Harris has cultivated relationships in the business community that friends expect her to lean on heavily for outside advice. She speaks frequently to Ray McGuire, a longtime Wall Street executive now serving as president of Lazard, and Blair Effron, the co-founder of Centerview Partners, according to people familiar with the matter. And in recent months, she hosted JPMorgan Chase CEO Jamie Dimon for lunch at the Naval Observatory, a source told CNN.
The broad business relationships she’s cultivated, officials say, have proven useful. When tapped by the president to address the root causes of migration, Harris developed a public-private partnership to invest in job creation in Central America. Dozens of corporations, including Meta, Target, and Columbia Sportswear, pledged roughly $6 billion – of which only about $1 billion has been spent.
But the prosecutorial bent is never far away.
“She’s pro-business, but she also will make sure businesses doing something wrong will be held accountable,” one longtime friend said.
As attorney general of California, she secured an $18 billion settlement from banks including JPMorgan Chase and Citigroup for their role in the housing crisis – a case that one adviser noted Nelson also worked on during his time at that office.

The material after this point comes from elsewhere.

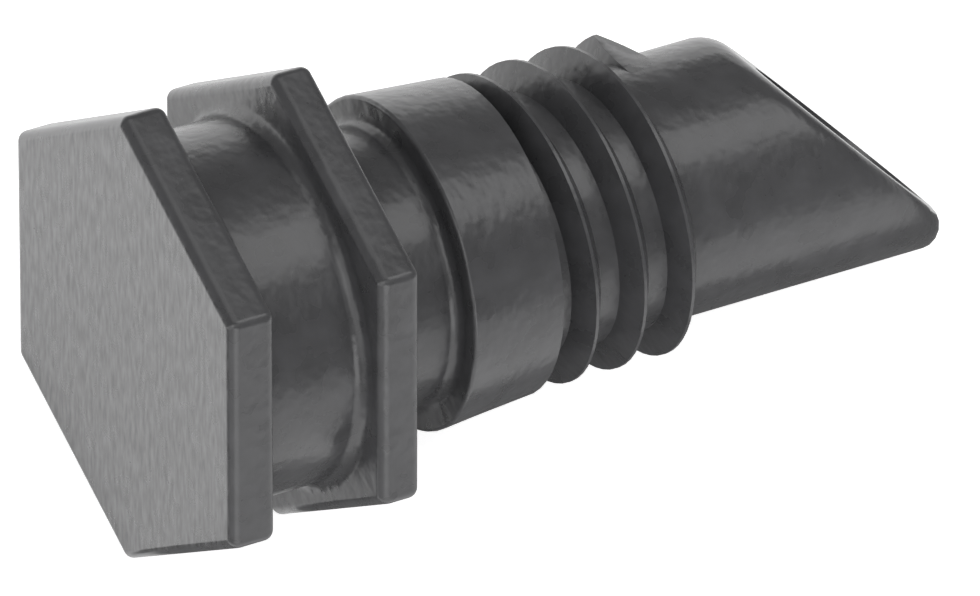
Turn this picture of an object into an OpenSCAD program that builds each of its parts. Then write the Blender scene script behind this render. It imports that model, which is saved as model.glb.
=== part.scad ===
// Tube end plug: one moulded piece that screws into the end of a small soft tube.
// It is drawn on its own axis, head at the bottom, and then laid down as it rests:
// on a flat of the rear hexagon plate and on the lip of its slanted end.

/* [Hexagon grip plates] */
// Width of both plates across flats
plate_flats = 7.8; // [7.2:0.1:9]
// Thickness of the front plate, the head
head_t = 0.9; // [0.6:0.05:1.4]
// Gap between the two plates, the length of the first neck
grip_gap = 2.1; // [1.4:0.1:3]
// Thickness of the rear plate
rear_t = 0.8; // [0.6:0.05:1.4]
// Radius on every edge and corner of the plates
plate_edge_r = 0.2; // [0.1:0.01:0.25]

/* [Necks] */
// Diameter of the neck between the plates
neck_d = 6.7; // [5:0.1:6.8]
// Radius where the first neck meets the plates
neck_fillet_r = 0.25; // [0.1:0.05:0.3]
// Diameter of the neck between the rear plate and the collar
stem_d = 5.1; // [4.8:0.1:5.5]
// Length of that neck
stem_l = 1.55; // [1:0.05:2.5]
// Radius where that neck meets the plate and the collar
stem_fillet_r = 0.2; // [0.05:0.05:0.25]

/* [Collar] */
// Diameter of the collar at its head end
collar_d = 6.15; // [6:0.05:6.6]
// Diameter of the collar at its thread end
collar_end_d = 5.85; // [5.6:0.05:6]
// Length of the collar
collar_l = 1.9; // [1.4:0.1:3]
// Radius on the edge at its head end
collar_edge_r = 0.08; // [0.04:0.02:0.2]

/* [Thread] */
// Diameter over the crests
crest_d = 5.8; // [5.4:0.02:6.2]
// Axial distance from one turn to the next, right hand
pitch = 0.98; // [0.9:0.02:1.2]
// How far the ridge's foot reaches from under the crest towards the head, its steep side
ridge_head_w = 0.24; // [0.2:0.02:0.36]
// How far its foot reaches towards the tip, its long side
ridge_tip_w = 0.36; // [0.3:0.02:0.46]
// Width of the flat on the crest
crest_w = 0.06; // [0.02:0.01:0.12]
// Distance of the last crest from the collar
thread_l = 3.4; // [2.4:0.05:4.5]

/* [Barrel] */
// Outside diameter, pushed or screwed into the tube
barrel_d = 4.76; // [4.4:0.02:5]
// Length of the barrel beyond the collar, to its tip before rounding
barrel_l = 9.7; // [9:0.05:13]
// Slant of the cut end, from square
slant = 44; // [30:1:50]
// Width of the rounding along the rim of the cut end, measured straight across it
rim_w = 0.78; // [0.3:0.02:0.8]
// Diameter of the core hole
core_d = 3.1; // [2.6:0.05:3.4]
// Solid plastic left between the head's face and the core hole
core_floor = 4.2; // [3.5:0.1:6]

/* [Hidden] */

body_color = "#3f4042";

// Stations along the axis, from the head's face
rear_z = head_t + grip_gap;
stem_z = rear_z + rear_t;
collar_z = stem_z + stem_l;
thread_z = collar_z + collar_l;
tip_z = thread_z + barrel_l;

// How far one solid is sunk into its neighbour, or a cutter runs past the surface it cuts
sink = 0.1;

// Slanted end: its plane crosses the axis at cut_z and reaches tip_z at the low side
barrel_r = barrel_d / 2;
cut_z = tip_z - barrel_r * tan(slant);

// Hexagon: corner circles of the edge radius stand at this distance from the axis
corner_at = (plate_flats / 2 - plate_edge_r) / cos(30);

// Half section of a plate's rim, from the line of the corner circles outwards
module rim_section(thick) {
    intersection() {
        square([plate_edge_r, thick]);
        union() {
            translate([0, plate_edge_r]) square([plate_edge_r, thick - 2 * plate_edge_r]);
            translate([0, plate_edge_r]) circle(r = plate_edge_r, $fn = 24);
            translate([0, thick - plate_edge_r]) circle(r = plate_edge_r, $fn = 24);
        }
    }
}

// Hexagon plate with all its edges and corners rounded
module hex_plate(thick) {
    hull() for (k = [0:5]) {
        rotate([0, 0, 60 * k]) translate([corner_at, 0, 0]) rotate_extrude($fn = 30) rim_section(thick);
    }
}

// A round neck of radius r from z0 to z1 with a concave radius f at both ends
module neck(r, z0, z1, f) {
    rotate_extrude($fn = 96) difference() {
        translate([0, z0 - sink]) square([r + f, z1 - z0 + 2 * sink]);
        translate([r, z0 + f]) square([f + 1, z1 - z0 - 2 * f]);
        translate([r + f, z0 + f]) circle(r = f, $fn = 48);
        translate([r + f, z1 - f]) circle(r = f, $fn = 48);
    }
}

// Collar: a slight taper towards the thread, with a rounded edge at its head end
module collar() {
    edge = [for (a = [0:15:90]) collar_edge_r * [sin(a), 1 - cos(a)] + [collar_d / 2 - collar_edge_r, 0]];
    translate([0, 0, collar_z]) rotate_extrude($fn = 96)
        polygon([[0, 0], each edge, [collar_end_d / 2, collar_l], [0, collar_l]]);
}

// Thread: a ridge with a triangular section, swept along a right-hand helix
steps = 60;
ridge_turns = (thread_l + ridge_head_w + ridge_tip_w) / pitch;
crest_r = crest_d / 2;
thread_end_z = thread_z + thread_l;
foot_r = barrel_r - sink;
foot_drop = (crest_r - foot_r) / (crest_r - barrel_r);
foot_head = crest_w / 2 + (ridge_head_w - crest_w / 2) * foot_drop;
foot_tip = crest_w / 2 + (ridge_tip_w - crest_w / 2) * foot_drop;

function ridge_ring(a) = let (z = thread_end_z + pitch * a / 360, c = cos(a), s = sin(a)) [
    [foot_r * c, foot_r * s, z - foot_head],
    [foot_r * c, foot_r * s, z + foot_tip],
    [crest_r * c, crest_r * s, z + crest_w / 2],
    [crest_r * c, crest_r * s, z - crest_w / 2]
];

module ridge() {
    n = ceil(ridge_turns * steps);
    points = [for (i = [0:n]) each ridge_ring(-i * 360 / steps)];
    faces = [
        [3, 2, 1, 0],
        for (i = [0:n - 1], k = [0:3]) let (a = 4 * i + k, b = 4 * i + (k + 1) % 4) [a, b, b + 4, a + 4],
        [4 * n, 4 * n + 1, 4 * n + 2, 4 * n + 3]
    ];
    polyhedron(points = points, faces = faces, convexity = 10);
}

// The last turn ends in a flat, left by the mould almost level with the side of the barrel
shutoff = 0.005;

module thread() {
    difference() {
        ridge();
        translate([barrel_r - shutoff, -crest_r, thread_end_z - pitch / 2]) cube([crest_r, crest_d, 2 * pitch]);
    }
}

// Rounding of the slanted rim: a ring whose inner strips touch an arc from the barrel to the cut.
// The arc keeps its width rim_w all the way round, so its radius grows where the corner is blunt.
// It turns from the barrel's outward direction u to the cut's, and w is square to u in its plane.
rim_steps = 96;
rim_strips = 6;
cut_normal = [sin(slant), 0, cos(slant)];

function rim_turn(a) = acos(cos(a) * sin(slant));
function rim_r(a) = rim_w / (2 * sin(rim_turn(a) / 2));
function rim_centre(a) = let (r = rim_r(a), q = barrel_r - r)
    [q * cos(a), q * sin(a), cut_z - (r + sin(slant) * q * cos(a)) / cos(slant)];

// A point of the arc's plane, x along u and y along w from the arc's centre
function rim_point(a, p) = let (u = [cos(a), sin(a), 0], t = rim_turn(a))
    rim_centre(a) + p[0] * u + p[1] * (cut_normal - cos(t) * u) / sin(t);

// Corners between the strips, just outside the arc
function rim_arc(a) = let (h = rim_turn(a) / (2 * rim_strips), r = rim_r(a) / cos(h))
    [for (k = [1:rim_strips - 1]) r * [cos(2 * h * k), sin(2 * h * k)]];

// The whole section of the ring: first and last strips run past the surfaces that they meet
function rim_ring(a) =
    let (r = rim_r(a), t = rim_turn(a), h = t / (2 * rim_strips), reach = (sink + r * (1 - cos(h))) / sin(h))
    let (first = r * [cos(h), sin(h)] + reach * [sin(h), -cos(h)])
    let (last = r * [cos(t - h), sin(t - h)] + reach * [-sin(t - h), cos(t - h)])
    let (outer = (r + sink) / cos(t / 2) * [cos(t / 2), sin(t / 2)])
    [for (p = [first, each rim_arc(a), last, outer]) rim_point(a, p)];

module rim_cutter() {
    m = rim_strips + 2;
    points = [for (i = [0:rim_steps - 1]) each rim_ring(360 * i / rim_steps)];
    total = m * rim_steps;
    faces = [for (i = [0:rim_steps - 1], k = [0:m - 1])
        let (a = m * i + k, b = m * i + (k + 1) % m) [(a + m) % total, (b + m) % total, b, a]];
    polyhedron(points = points, faces = faces, convexity = 10);
}

module barrel() {
    difference() {
        translate([0, 0, thread_z - sink]) cylinder(d = barrel_d, h = barrel_l + sink, $fn = 96);
        translate([0, 0, cut_z]) rotate([0, slant, 0]) translate([-20, -20, 0]) cube([40, 40, 20]);
        rim_cutter();
    }
}

module plug_on_axis() {
    difference() {
        union() {
            hex_plate(head_t);
            neck(neck_d / 2, head_t, rear_z, neck_fillet_r);
            translate([0, 0, rear_z]) hex_plate(rear_t);
            neck(stem_d / 2, stem_z, collar_z, stem_fillet_r);
            collar();
            barrel();
            thread();
        }
        translate([0, 0, core_floor]) cylinder(d = core_d, h = tip_z, $fn = 96);
    }
}

// Resting pose: the flat that lies down is this far round from the low side of the slant
flat_turn = 30;

// The rear plate's flat touches the floor with its rear edge, whose round has its centre here
edge_x = plate_flats / 2 - plate_edge_r;
edge_z = stem_z - plate_edge_r;

// Corners of the rounded lip, as [distance towards the floor, distance along the axis]
down = [cos(180 + flat_turn), sin(180 + flat_turn), 0];
lip = [for (i = [0:rim_steps - 1], p = rim_arc(360 * i / rim_steps))
    let (q = rim_point(360 * i / rim_steps, p)) [q * down, q[2]]];

// The floor's pitch against the axis, halved in on until the lip and the plate both touch it
function lip_drop(a) = max([for (p = lip) p * [cos(a), sin(a)]]);
function plate_drop(a) = [edge_x, edge_z] * [cos(a), sin(a)] + plate_edge_r;
function settle(low, high, passes) = let (mid = (low + high) / 2)
    passes == 0 ? mid : lip_drop(mid) < plate_drop(mid) ? settle(mid, high, passes - 1) : settle(low, mid, passes - 1);

rest_pitch = settle(0, 30, 24);

// Ends of the lying plug along the floor, before it is moved
x_first = [-edge_x, plate_edge_r] * [sin(rest_pitch), cos(rest_pitch)] - plate_edge_r;
x_last = max([for (p = lip) p * [-sin(rest_pitch), cos(rest_pitch)]]);

module plug() {
    color(body_color) translate([-(x_first + x_last) / 2, 0, plate_drop(rest_pitch)])
        rotate([0, 90 + rest_pitch, 0]) rotate([0, 0, 180 - flat_turn]) plug_on_axis();
}

plug();
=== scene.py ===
import math

import bpy
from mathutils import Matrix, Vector


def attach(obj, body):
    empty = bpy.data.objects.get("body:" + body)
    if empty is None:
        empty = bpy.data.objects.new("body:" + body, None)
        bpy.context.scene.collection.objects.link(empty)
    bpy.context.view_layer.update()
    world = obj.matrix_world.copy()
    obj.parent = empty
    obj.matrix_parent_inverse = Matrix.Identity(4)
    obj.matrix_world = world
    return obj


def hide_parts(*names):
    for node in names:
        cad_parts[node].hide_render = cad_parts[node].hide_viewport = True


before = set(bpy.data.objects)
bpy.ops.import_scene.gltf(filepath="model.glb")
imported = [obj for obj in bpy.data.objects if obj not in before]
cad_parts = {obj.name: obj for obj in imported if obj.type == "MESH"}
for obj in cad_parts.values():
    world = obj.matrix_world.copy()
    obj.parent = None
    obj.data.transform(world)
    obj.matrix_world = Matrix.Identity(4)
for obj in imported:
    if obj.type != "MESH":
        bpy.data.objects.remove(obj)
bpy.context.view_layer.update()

# Camera: a long lens a third of a metre away, looking down on the lying plug from beside its head,
# rolled so that the hexagon plates stand upright in the frame.
CAMERA_PLACE = (-0.1032864, -0.1237614, 0.270275)
CAMERA_TURN_DEG = (29.8925, -8.1857, -25.9344)
LENS_MM = 646.72
SENSOR_MM = 36

camera_turn = [math.radians(angle) for angle in CAMERA_TURN_DEG]
bpy.ops.object.camera_add(location=CAMERA_PLACE, rotation=camera_turn)
camera = bpy.context.object
camera.name = "camera"
camera.data.sensor_width = SENSOR_MM
camera.data.lens = LENS_MM
camera.data.clip_start = 0.01
camera.data.clip_end = 10
bpy.context.scene.camera = camera
bpy.context.scene.view_settings.view_transform = "Standard"

# Plug: the whole part, from the head's hexagon plate to the slanted tip, moulded in polyethylene in
# one shot and fixed to nothing. It is the CAD node's own shape with the seams between its faces
# merged, and its round faces get the normals of the true round, so the light runs on unbroken.

# Its axis as part.scad lays it down: the middle of the head's face, and the dip towards the tip
AXIS_START_MM = (-7.792705, 0, 4.320380)
AXIS_PITCH_DEG = 7.1697
# From the low side of the slant round to the flat that the plug lies on, and the slant from square
FLAT_TURN_DEG = 30
SLANT_DEG = 44

# Points closer than this are one corner
MERGE_MM = 0.002
# A face is round where its middle is near the axis and its normal hardly leans round it
ROUND_WITHIN_MM = 3.5
ROUND_LEAN = 0.12
# Past the thread's end only the barrel's side is round, whose normal hardly leans along the axis
THREAD_END_MM = 10.55
BARREL_LEAN = 0.01
# Faces that meet at less than this are shaded as one
SMOOTH_BELOW_DEG = 35
# Only the plates' rims reach further out than this
PLATE_RIM_MM = 3.65
# The share of a rounding's turn that is reshaped, and by which power: above 1 it turns late
ROUNDING_FROM = 0.02
ROUNDING_TO = 0.98
LIP_POWER = 2.0
PLATE_RIM_POWER = 0.6

axis_start = Vector(AXIS_START_MM) / 1000
axis_pitch = math.radians(AXIS_PITCH_DEG)
axis = Vector((math.cos(axis_pitch), 0, -math.sin(axis_pitch)))


def from_axis(point):
    """The way out from the axis to the point, and its distances from axis and head in mm."""
    height = (point - axis_start).dot(axis)
    flat = (point - axis_start) - height * axis
    return flat.normalized(), flat.length * 1000, height * 1000


def turned_normals(mesh):
    """A normal for each face corner, which on a round face turns with the corner round the axis."""
    normals = [None] * len(mesh.loops)
    for face in mesh.polygons:
        out, radius, height = from_axis(face.center)
        side, up = face.normal.dot(out), face.normal.dot(axis)
        lean = face.normal.dot(axis.cross(out))
        near = radius < ROUND_WITHIN_MM and abs(lean) < ROUND_LEAN
        is_round = near and (height < THREAD_END_MM or abs(up) < BARREL_LEAN)
        for loop in face.loop_indices:
            if is_round:
                here = from_axis(mesh.vertices[mesh.loops[loop].vertex_index].co)[0]
                turned = side * here + up * axis + lean * axis.cross(here)
                normals[loop] = turned.normalized()
            else:
                normals[loop] = face.normal.copy()
    return normals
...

And she’s been known to favor crackdowns on anticompetitive hiring practices – suing eBay over such policies in the attorney general role, and advocating for the Biden administration’s regulation banning non-compete clauses in employment agreements. That ban, pursued by Federal Trade Commission chair Lina Khan, went into effect this year.
An administration official close to Harris said she has liked some of Khan’s work, but Harris “is not as strident as Lina,” whom some donors have publicly called to be replaced if Harris wins because of her crusades against business mergers.